The Crawler class emits the following events:

  • crawl:started: Emitted when crawling begins. Payload: { url, timestamp }
  • page:processed: Emitted when a page is successfully crawled. Payload: { url, title, content }
  • page:error: Emitted when a page fails to crawl. Payload: { url, message }
  • crawl:completed: Emitted when crawling completes successfully. Payload: { url, totalPages, durationMs }
  • crawl:error: Emitted when a critical crawl error occurs.
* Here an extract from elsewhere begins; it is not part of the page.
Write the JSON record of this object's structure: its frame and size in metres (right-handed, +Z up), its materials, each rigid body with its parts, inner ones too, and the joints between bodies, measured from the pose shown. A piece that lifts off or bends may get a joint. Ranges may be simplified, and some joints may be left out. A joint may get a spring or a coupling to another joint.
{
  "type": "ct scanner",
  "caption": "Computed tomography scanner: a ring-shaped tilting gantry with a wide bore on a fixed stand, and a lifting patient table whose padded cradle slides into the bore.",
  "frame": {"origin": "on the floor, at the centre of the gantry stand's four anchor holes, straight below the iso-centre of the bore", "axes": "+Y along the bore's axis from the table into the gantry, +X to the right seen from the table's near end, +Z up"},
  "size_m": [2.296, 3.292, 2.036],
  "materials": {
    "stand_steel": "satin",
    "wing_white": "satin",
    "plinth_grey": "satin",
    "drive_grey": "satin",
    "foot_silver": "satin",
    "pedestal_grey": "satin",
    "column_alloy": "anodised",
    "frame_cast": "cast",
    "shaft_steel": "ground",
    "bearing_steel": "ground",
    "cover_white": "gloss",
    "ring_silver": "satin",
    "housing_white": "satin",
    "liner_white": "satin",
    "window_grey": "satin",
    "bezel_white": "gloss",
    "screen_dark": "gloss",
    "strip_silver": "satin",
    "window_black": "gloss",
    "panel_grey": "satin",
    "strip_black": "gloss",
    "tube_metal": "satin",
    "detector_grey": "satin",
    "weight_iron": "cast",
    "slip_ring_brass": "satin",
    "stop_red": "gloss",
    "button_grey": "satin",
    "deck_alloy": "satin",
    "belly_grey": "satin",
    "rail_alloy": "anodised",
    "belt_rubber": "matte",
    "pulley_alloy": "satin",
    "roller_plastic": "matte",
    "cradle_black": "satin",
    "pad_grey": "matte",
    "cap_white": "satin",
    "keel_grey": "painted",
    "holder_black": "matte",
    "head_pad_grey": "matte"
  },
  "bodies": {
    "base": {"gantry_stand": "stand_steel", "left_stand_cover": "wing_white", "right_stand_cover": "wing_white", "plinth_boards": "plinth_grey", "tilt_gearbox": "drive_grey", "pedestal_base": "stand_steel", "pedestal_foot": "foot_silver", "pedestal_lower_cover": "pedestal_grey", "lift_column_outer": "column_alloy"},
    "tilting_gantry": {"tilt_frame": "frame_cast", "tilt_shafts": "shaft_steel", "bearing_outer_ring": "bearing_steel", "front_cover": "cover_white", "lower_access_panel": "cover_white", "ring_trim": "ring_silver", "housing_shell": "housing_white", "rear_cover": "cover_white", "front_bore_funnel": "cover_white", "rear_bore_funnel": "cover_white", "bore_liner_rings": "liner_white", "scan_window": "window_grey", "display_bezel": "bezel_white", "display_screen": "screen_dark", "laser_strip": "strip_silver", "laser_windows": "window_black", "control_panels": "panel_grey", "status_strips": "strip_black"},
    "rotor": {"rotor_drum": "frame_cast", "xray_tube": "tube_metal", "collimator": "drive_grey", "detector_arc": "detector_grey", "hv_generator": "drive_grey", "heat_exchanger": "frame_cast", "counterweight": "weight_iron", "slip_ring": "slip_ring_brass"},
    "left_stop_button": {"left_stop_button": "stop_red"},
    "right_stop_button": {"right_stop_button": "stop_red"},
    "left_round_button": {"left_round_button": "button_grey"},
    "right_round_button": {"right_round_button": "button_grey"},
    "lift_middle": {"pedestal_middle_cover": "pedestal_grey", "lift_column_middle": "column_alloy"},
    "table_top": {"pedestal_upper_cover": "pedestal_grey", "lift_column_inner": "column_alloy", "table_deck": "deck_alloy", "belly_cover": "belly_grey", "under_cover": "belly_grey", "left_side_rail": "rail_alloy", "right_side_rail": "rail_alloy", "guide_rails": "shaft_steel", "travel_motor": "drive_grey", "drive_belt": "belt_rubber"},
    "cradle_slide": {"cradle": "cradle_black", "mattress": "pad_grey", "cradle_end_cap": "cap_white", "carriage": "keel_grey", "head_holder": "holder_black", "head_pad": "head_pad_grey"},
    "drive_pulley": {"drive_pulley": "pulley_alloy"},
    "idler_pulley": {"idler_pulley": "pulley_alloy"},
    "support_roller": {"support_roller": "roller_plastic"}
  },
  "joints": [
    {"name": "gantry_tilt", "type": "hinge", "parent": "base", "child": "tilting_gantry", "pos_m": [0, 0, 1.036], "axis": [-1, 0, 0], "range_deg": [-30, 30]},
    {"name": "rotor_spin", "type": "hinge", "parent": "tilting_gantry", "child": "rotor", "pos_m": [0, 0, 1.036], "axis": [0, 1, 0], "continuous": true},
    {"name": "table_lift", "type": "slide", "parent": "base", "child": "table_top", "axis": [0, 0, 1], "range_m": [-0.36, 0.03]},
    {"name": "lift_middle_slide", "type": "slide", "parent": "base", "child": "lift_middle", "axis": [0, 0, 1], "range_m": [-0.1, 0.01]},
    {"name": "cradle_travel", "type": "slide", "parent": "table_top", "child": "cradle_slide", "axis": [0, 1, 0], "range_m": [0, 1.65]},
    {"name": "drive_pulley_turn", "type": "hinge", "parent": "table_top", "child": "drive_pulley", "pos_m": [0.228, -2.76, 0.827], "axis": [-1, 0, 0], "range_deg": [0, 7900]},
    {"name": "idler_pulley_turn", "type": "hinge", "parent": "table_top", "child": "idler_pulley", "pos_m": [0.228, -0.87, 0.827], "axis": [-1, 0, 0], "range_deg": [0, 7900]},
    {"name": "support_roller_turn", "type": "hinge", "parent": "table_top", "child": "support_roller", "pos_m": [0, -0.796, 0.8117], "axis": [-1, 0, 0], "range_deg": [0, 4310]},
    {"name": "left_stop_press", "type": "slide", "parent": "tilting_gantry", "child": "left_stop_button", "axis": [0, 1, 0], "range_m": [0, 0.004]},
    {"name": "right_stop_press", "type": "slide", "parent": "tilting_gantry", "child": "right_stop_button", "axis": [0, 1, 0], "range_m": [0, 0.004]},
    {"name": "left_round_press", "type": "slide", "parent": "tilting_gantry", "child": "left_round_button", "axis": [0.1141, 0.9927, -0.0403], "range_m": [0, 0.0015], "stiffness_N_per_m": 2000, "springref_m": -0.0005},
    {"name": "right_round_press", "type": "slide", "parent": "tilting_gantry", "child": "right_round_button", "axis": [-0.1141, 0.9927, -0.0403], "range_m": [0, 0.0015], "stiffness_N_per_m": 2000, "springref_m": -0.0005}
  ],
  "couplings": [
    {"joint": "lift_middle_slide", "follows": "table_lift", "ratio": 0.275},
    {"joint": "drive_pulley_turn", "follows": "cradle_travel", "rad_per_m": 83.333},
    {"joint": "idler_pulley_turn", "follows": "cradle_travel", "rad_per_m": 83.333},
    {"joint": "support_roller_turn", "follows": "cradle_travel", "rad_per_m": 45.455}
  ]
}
Payload: { url, message }

Available Exports

The library exports:

  • Crawler - The main web crawler class
  • EVENT_TYPES - Event type constants for event listeners
  • config - Configuration object with default values
  • ROBOTS_CACHE_TTL_MS - Cache TTL for robots.txt
  • CRAWLER_USER_AGENT - User agent string used for HTTP requests
  • Type definitions: CrawlStartedEventPayload, PageProcessedEventPayload, CrawlCompletedEventPayload, PageErrorEventPayload, CrawlErrorEventPayload, EventData

All utility services (HtmlParser, HttpHelper, RobotsTxtParser) are used internally by the Crawler and not exposed as separate exports.

Project Structure

src
├── index.ts              # Library entry point
├── config
│   └── index.ts          # Configuration and event types
├── entries
│   ├── crawler.ts        # Crawler export
│   ├── config.ts         # Config export
│   └── types.ts          # Types export
├── services
│   ├── crawler.ts        # Event-driven crawler implementation
│   ├── httpHelper.ts     # HTTP utilities (fetch, URL parsing)
│   └── robotsTxt.ts      # Robots.txt parsing and URL validation
├── types
│   └── index.ts          # TypeScript interfaces and types
└── utils
    └── htmlParser.ts     # HTML parsing and link extraction utilities

Types



type ParsedContentDetails = {
    title: string;
    cleanedContent: string;
    otherPageUrls: string[];
};

Building

npm run build

This generates compiled JavaScript and TypeScript declaration files in the dist directory.

License

This project is licensed under the MIT License.